Health officer discusses vaccine prioritization

Widespread vaccinations hoped to start in spring

Jefferson County Health Officer Dr. Tom Locke

Jefferson County Health Officer Dr. Tom Locke

PORT TOWNSEND — During the first week of vaccinations against COVID-19 with Pfizer’s vaccine, Jefferson County Health Officer Dr. Tom Locke outlined to the county board of health how vaccination priorities were set.

During Thursday’s meeting with the board, the Food and Drug Administration’s advisory committee approved a recommendation to the FDA to grant Emergency Use Authorization (EUA) to Moderna’s vaccine.

The FDA approved Moderna’s vaccine’s EUA Friday and shipments will start to be sent out this week.

Although there are now two vaccines available for use, the quantities of them are too limited to allow for widespread vaccinations, so they must be used strategically, Locke said.

“Prioritization is the key when we have something like this: a remarkably effective vaccine that appears to be very safe,” Locke said. ““The supply of vaccine and the rate at which the manufacturers can produce it is far less than the demand for the vaccine.”

As of Wednesday, Washington state had received 62,400 doses of the Pfizer vaccine, with Jefferson and Clallam counties each receiving one unit of 975 doses. Next week’s shipment is to be cut by 40 percent, according to Gov. Jay Inslee. That won’t affect the North Olympic Peninsula.

Locke said he didn’t know if cuts would continue or how they would affect the Peninsula in the long term.

The Centers for Disease Control and Prevention (CDC) made guidelines for who should be vaccinated first, and each state set their own priorities based ujpon them, Locke said.

All public health jurisdictions must then implement the prioritizations that the state decides, Locke said.

Currently, the state is in Phase 1a of the vaccination priorities, which includes health care workers and first responders who do direct patient care and long-term care facility residents and staff.

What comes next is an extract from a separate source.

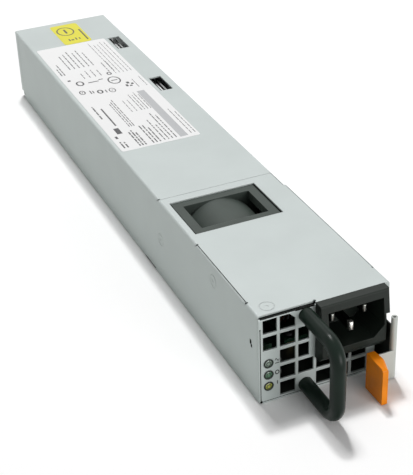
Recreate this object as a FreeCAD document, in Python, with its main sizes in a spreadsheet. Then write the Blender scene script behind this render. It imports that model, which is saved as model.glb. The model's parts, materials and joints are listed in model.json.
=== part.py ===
import FreeCAD, Part
import math
import os
from collections import namedtuple
from types import SimpleNamespace

import Sketcher

# Hot swap server power supply: a long folded sheet metal case with a fan, an AC inlet,
# a fixed pull handle and a sprung release latch on its front panel.
# Millimetres. The origin is the middle of the case's bottom face, +X is to the right of
# someone who faces the front panel, +Y runs from the front panel to the rear and +Z is up.

DRIVING_SIZES = [
    # folded case
    ("body_width", 54.5),
    ("body_height", 40.0),
    ("body_length", 321.5),
    ("sheet", 0.8),
    ("fold_inside", 0.2),
    ("seam", 0.2),
    ("lap_height", 4.6),
    ("rear_setback", 6.5),
    ("cover_gap", 1.3),
    # cover windows, from the front panel's face
    ("slot_left", 16.5),
    ("slot_right", 23.0),
    ("slot_length", 18.0),
    ("slot_one_front", 203.8),
    ("slot_two_front", 267.3),
    ("slit_inset", 0.65),
    ("slit_width", 0.35),
    ("slit_front", 11.3),
    ("left_slit_rear", 57.6),
    ("right_slit_rear", 98.4),
    ("relief_radius", 0.6),
    ("dot_left_y", 99.2),
    ("crease_y", 98.4),
    ("crease_width", 0.3),
    ("press_depth", 0.12),
    ("clinch_radius", 3.0),
    ("clinch_groove", 0.35),
    ("clinch_dimple", 0.7),
    ("clinch_top_x", -20.9),
    ("clinch_top_y", 5.8),
    ("clinch_side_one_y", 41.0),
    ("clinch_side_one_z", 32.5),
    ("clinch_side_two_y", 98.4),
    ("clinch_side_two_z", 20.5),
    ("side_slot_front", 6.2),
    ("side_slot_low", 23.3),
    ("side_slot_length", 0.9),
    ("side_slot_height", 2.6),
    ("flange_rear", 86.0),
    ("flange_low", 27.0),
    ("lock_slot_front", 107.0),
    ("lock_slot_length", 13.0),
    ("cover_screw_radius", 1.25),
    ("cover_screw_head", 2.1),
    ("cover_screw_one", 112.0),
    ("cover_screw_two", 296.0),
    # front panel
    ("panel_top_gap", 1.2),
    ("panel_right", 22.6),
    ("panel_foot", 9.0),
    ("panel_flange", 5.0),
    ("panel_flange_right", -11.3),
    ("corner_slit_low", 1.3),
    ("corner_slit_high", 34.4),
    ("grille_pitch_x", 7.7),
    ("grille_pitch_z", 7.6),
    ("grille_x", -15.2),
    ("grille_z", 4.75),
    ("grille_hole_width", 6.6),
    ("grille_hole_height", 6.2),
    ("grille_side_width", 5.9),
    ("grille_narrow", 1.9),
    ("grille_corner", 2.6),
    # indicator lamps
    ("lamp_x", -23.3),
    ("lamp_z", 18.3),
    ("lamp_pitch", 5.3),
    ("lamp_radius", 1.6),
    ("lamp_play", 0.15),
    ("lamp_board_front", 7.0),
    # AC inlet moulding, its heights measured down from the case's top
    ("bezel_left", -3.6),
    ("bezel_right", 25.65),
    ("bezel_chin", 25.2),
    ("bezel_lip_rise", 3.1),
    ("bezel_brow", 13.0),
    ("bezel_reach_top", 4.1),
    ("bezel_reach", 6.0),
    ("bezel_reach_bottom", 3.4),
    ("bezel_edge", 0.7),
    ("recess_roof", 10.6),
    ("socket_centre", 11.1),
    ("socket_width", 23.7),
    ("socket_roof", 3.4),
    ("socket_height", 16.0),
    ("socket_corner", 4.5),
    ("socket_floor", 10.0),
    ("housing_wall", 1.0),
    ("housing_depth", 22.0),
    # inlet contacts
    ("contact_pitch", 14.0),
    ("contact_width", 2.0),
    ("contact_height", 4.0),
    ("contact_drop", 9.9),
    ("earth_drop", 4.7),
    ("contact_set_in", 0.5),
    ("earth_lead", 2.4),
    ("contact_tail", 4.5),
    # pull handle
    ("handle_x", -7.7),
    ("handle_low", 3.6),
    ("handle_top_gap", 4.1),
    ("handle_reach", 25.0),
    ("handle_radius", 3.0),
    ("handle_bend", 7.5),
    ("handle_screw_radius", 1.25),
    ("handle_screw_depth", 8.0),
    ("handle_screw_head", 2.6),
    ("screw_head_height", 1.4),
    # release latch
    ("latch_sheet", 0.6),
    ("latch_reach", 8.8),
    ("latch_low", 0.8),
    ("latch_step", 13.9),
    ("latch_high", 28.8),
    ("curl_radius", 1.25),
    ("curl_set_out", 0.45),
    ("latch_lug", 18.5),
    ("latch_arm_low", 5.0),
    ("latch_arm_high", 24.5),
    ("latch_tail", 61.0),
    ("latch_play", 0.4),
    ("rivet_radius", 1.25),
    ("rivet_head", 2.4),
    ("rivet_head_height", 0.6),
    ("rivet_y", 55.5),
    ("rivet_z", 14.75),
    ("rivet_pitch", 11.0),
    ("catch_front", 13.5),
    ("catch_length", 10.0),
    ("catch_height", 1.9),
    ("catch_half_width", 4.0),
    ("catch_window_play", 1.2),
    # release tab
    ("tab_left", 13.6),
    ("tab_width", 2.45),
    ("tab_root_width", 4.2),
    ("tab_belly_width", 4.6),
    ("tab_belly", 5.5),
    ("tab_front", 21.1),
    ("tab_low", 0.4),
    ("tab_high", 16.8),
    ("tab_round", 1.5),
    # fan
    ("fan_size", 38.6),
    ("fan_depth", 28.0),
    ("fan_x", -4.05),
    ("fan_front", 65.5),
    ("fan_rim", 4.0),
    ("fan_bore", 17.8),
    ("fan_barrel_wall", 1.2),
    ("fan_window_play", 0.7),
    ("fan_hub_radius", 9.6),
    ("fan_hub_wall", 0.8),
    ("fan_hub_length", 21.5),
    ("fan_inset", 3.0),
    ("blade_count", 7),
    ("blade_tip_gap", 0.5),
    ("blade_chord", 16.0),
    ("blade_stagger", 38.0),
    ("blade_twist", 16.0),
    ("blade_camber", 2.0),
    ("blade_thickness", 0.9),
    ("magnet_wall", 1.2),
    ("stator_gap", 0.5),
    ("stator_length", 9.0),
    ("tube_radius", 3.4),
    ("bearing_radius", 2.6),
    ("bearing_length", 3.0),
    ("shaft_radius", 1.2),
    ("shaft_play", 0.05),
    ("strut_width", 2.2),
    ("strut_depth", 2.6),
    ("strut_count", 4),
    # circuit boards
    ("board_thickness", 1.6),
    ("board_gap", 3.2),
    ("board_margin", 1.6),
    ("board_front", 98.0),
    ("board_rear_gap", 9.0),
    ("edge_width", 38.0),
    ("edge_reach", 9.0),
    ("contact_pad_count", 12),
    ("contact_pad_width", 2.2),
    ("contact_pad_length", 7.5),
    ("contact_pad_thickness", 0.1),
    ("edge_slot_play", 0.8),
    ("film", 0.3),
    ("standoff_radius", 2.4),
    ("board_screw_radius", 1.25),
    ("board_screw_head", 2.3),
    ("board_screw_inset", 3.8),
    ("filter_front", 26.0),
    ("filter_rear", 61.0),
    ("filter_left", -3.5),
    ("filter_right", 22.5),
    # parts on the boards; places along the case are measured from a board's front edge
    ("bulk_can_x", -10.6),
    ("bulk_can_radius", 13.0),
    ("bulk_can_length", 45.0),
    ("bulk_can_front", 10.0),
    ("bulk_can_pitch", 48.0),
    ("output_can_x", -20.0),
    ("output_can_radius", 4.0),
    ("output_can_height", 18.0),
    ("output_can_pitch_x", 8.5),
    ("output_can_pitch_y", 10.0),
    ("output_can_rear", 12.5),
    ("pfc_choke_y", 118.0),
    ("pfc_choke_radius", 13.2),
    ("pfc_choke_bore", 4.8),
    ("pfc_choke_length", 8.4),
    ("line_choke_x", 4.0),
    ("line_choke_y", 13.0),
    ("line_choke_radius", 8.8),
    ("line_choke_bore", 3.2),
    ("line_choke_length", 6.0),
    ("core_left", -23.0),
    ("core_width", 28.0),
    ("core_front", 128.0),
    ("core_length", 32.0),
    ("core_height", 27.0),
    ("core_leg", 5.0),
    ("winding_overhang", 3.0),
    ("fin_count", 4),
    ("fin_pitch", 2.2),
    ("fin_thickness", 0.9),
    ("fin_web", 2.0),
    ("fin_cover_gap", 3.0),
    ("fin_slot_inset", 1.0),
    ("primary_sink_lead", 16.0),
    ("primary_sink_trail", 14.0),
    ("secondary_sink_lead", 12.0),
    ("secondary_sink_trail", 10.0),
    ("package_thickness", 4.6),
    ("package_width", 10.0),
    ("package_height", 16.0),
    ("package_pitch", 13.5),
    ("bridge_x", 8.0),
    ("bridge_front", 10.0),
    ("bridge_length", 20.0),
    ("bridge_height", 17.0),
    ("relay_x", 7.0),
    ("relay_front", 38.0),
    ("relay_width", 15.0),
    ("relay_length", 19.0),
    ("relay_height", 15.0),
    ("fuse_x", 19.2),
    ("fuse_front", 2.5),
    ("fuse_length", 20.0),
    ("fuse_radius", 2.6),
    ("filter_capacitor_x", 0.0),
    ("filter_capacitor_front", 25.5),
    ("filter_capacitor_height", 14.0),
    ("main_capacitor_front", 62.0),
    ("main_capacitor_height", 17.0),
    ("film_capacitor_width", 15.0),
    ("film_capacitor_thickness", 8.0),
    ("card_x", 8.0),
    ("card_front", 128.0),
    ("card_length", 32.0),
    ("card_height", 24.0),
    ("bus_bar_x", -16.0),
    ("bus_bar_pitch", 18.0),
    ("bus_bar_width", 14.0),
    ("bus_bar_height", 6.0),
    ("bus_bar_length", 5.2),
    ("bus_bar_rear_gap", 1.8),
    # rear panel
    ("vent_size", 5.2),
    ("vent_pitch", 6.6),
    ("vent_low", 15.0),
    ("vent_columns", 7),
    ("vent_rows", 4),
    # stuck-on labels
    ("label_thickness", 0.12),
    ("label_left", -25.0),
    ("label_right", 14.5),
    ("label_front", 148.5),
    ("label_rear", 286.0),
    ("sticker_half_width", 8.0),
    ("sticker_front", 286.4),
    ("sticker_length", 30.6),
    ("sticker_corner", 2.0),
]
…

Vaccinating health care workers is a priority because they’re at the highest risk of exposure to COVID-19 as they treat patients, and hospital staff is limited, Locke said.

“We don’t have enough health care workers on the front line as it is now. We can’t afford to have any less,” he said.

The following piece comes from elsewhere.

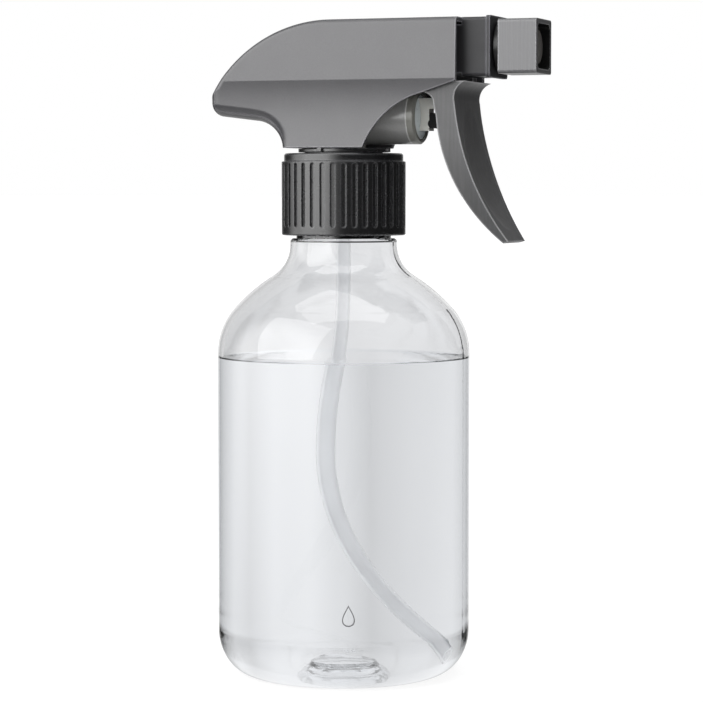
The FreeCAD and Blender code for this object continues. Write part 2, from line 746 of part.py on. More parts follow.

Long-term care facilities have been devastated by the pandemic, Locke said.

“The startling statistic that I’m always quoting is that long-term care residents represent about 1 percent of the U.S. population, but they have had 6 percent of the confirmed Covid cases and they’ve had 40 percent of the mortality,” he said.

“Over 100,000 long-term care residents have died so far. It’s just a very high-risk situation and a population that has a lot of risk factors for complications.”

Phase 1b includes people with underlying health conditions that increases the risk of severe complications if they’re infected with COVID-19. Such underlying conditions include cancer, chronic kidney disease or chronic lung disease and older adults who live in congregate or overcrowded housing facilities.

Phase 2 includes essential workers such as teachers and law enforcement, people with other at-risk health conditions, inmates in prisons, correctional facilities and people who are aged 65 and older, Locke said.

Phase 3 includes healthy adults without risk factors and children, he continued.

Phase 4 would include everyone else not included in the prior phases. However the Phases 1-3 cover the majority of the U.S. population.

A turning point for the pandemic will be when the vaccines are able to be widely distributed and available without prioritization, which is not expected until between April and June, based on current manufacturing projections, Locke said.

The “wild card” in that planning is three other vaccines still in trials conducted by Johnson & Johnson, Oxford and the University of Washington, and whenever those are granted EUA and are distributed, he added.

All three are still in clinical trials and it could be several months before the companies apply for an EUA.

“Probably by the end of 2021 we’ll have a confusing variety of vaccines,” Locke said. “We could theoretically have a dozen different Covid vaccines by the end of the next calendar year, but right now we would welcome that abundance.”

“We would like to be vaccinating hundreds of millions of people right now and we can’t. We’re just going to have to do the best we can.”

Jefferson County is organizing mass vaccination campaigns, possibly beginning in March, that would have health care workers use a high school gymnasium and have several stations set up to vaccinate many people at once.

Port Townsend, Chimacum and Quilcene high schools have already have offered their gymnasiums to host those events, said Locke.

Vaccinating health care workers during Phase 1 will be critical to be able to host those events, since there will still be potential for virus spread at them; vaccines do not provide instant immunity, Locke said.

“That’s the challenge before us but I’m enormously impressed with the seriousness and the level of organization among the various partners in Jefferson County and at Jefferson Healthcare,” he said.